To give credit where it's due, I'd only been talking with Nick Bostrom about this dilemma arising from altruistic timeless decision theorists caring about copies of themselves; the idea of applying the same line of reasoning to all probability updates including over impossible worlds, and using this to solve Drescher's(?) Counterfactual Mugging, had not occurred to me at all.
Wei Dai, you may have solved one of the open problems I named, with consequences that currently seem highly startling. Congratulations again.
Hmm... I've been talking about no-updating approach to decision-making for months, and Counterfactual Mugging was constructed specifically to show where it applies well, in a way that sounds on the surface opposite to "play to win".
The idea itself doesn't seem like anything new, just a way of applying standard expectation maximization, not to individual decisions, but to a choice of strategy as a whole, or agent's source code.
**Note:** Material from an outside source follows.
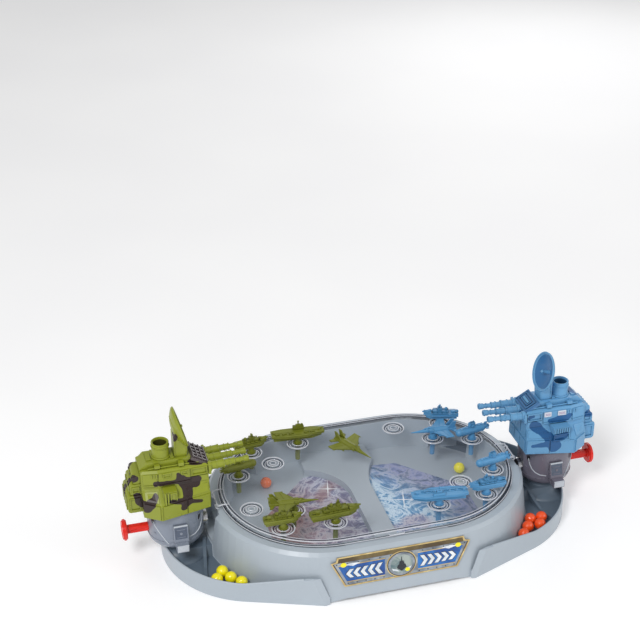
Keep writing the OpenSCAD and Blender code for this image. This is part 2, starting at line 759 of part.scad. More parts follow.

From the point of view of agent, everything it can ever come to know results from computations it runs with its own source code, that take into account interaction with environment. If the choice of strategy doesn't depend on particular observations, on context-specific knowledge about environment, then the only uncertainty that remains is the uncertainty about what the agent itself is going to do (compute) according to selected strategy. In simple situations, uncertainty disappears altogether. In more real-world situations, uncertainty results from there being a huge number of possible contexts in which the agent could operate, so that when the agent has to calculate its action in each such context, it can't know for sure what it's going to calculate in other contexts, while that information is required for the expected utility calculation. That's logical uncertainty.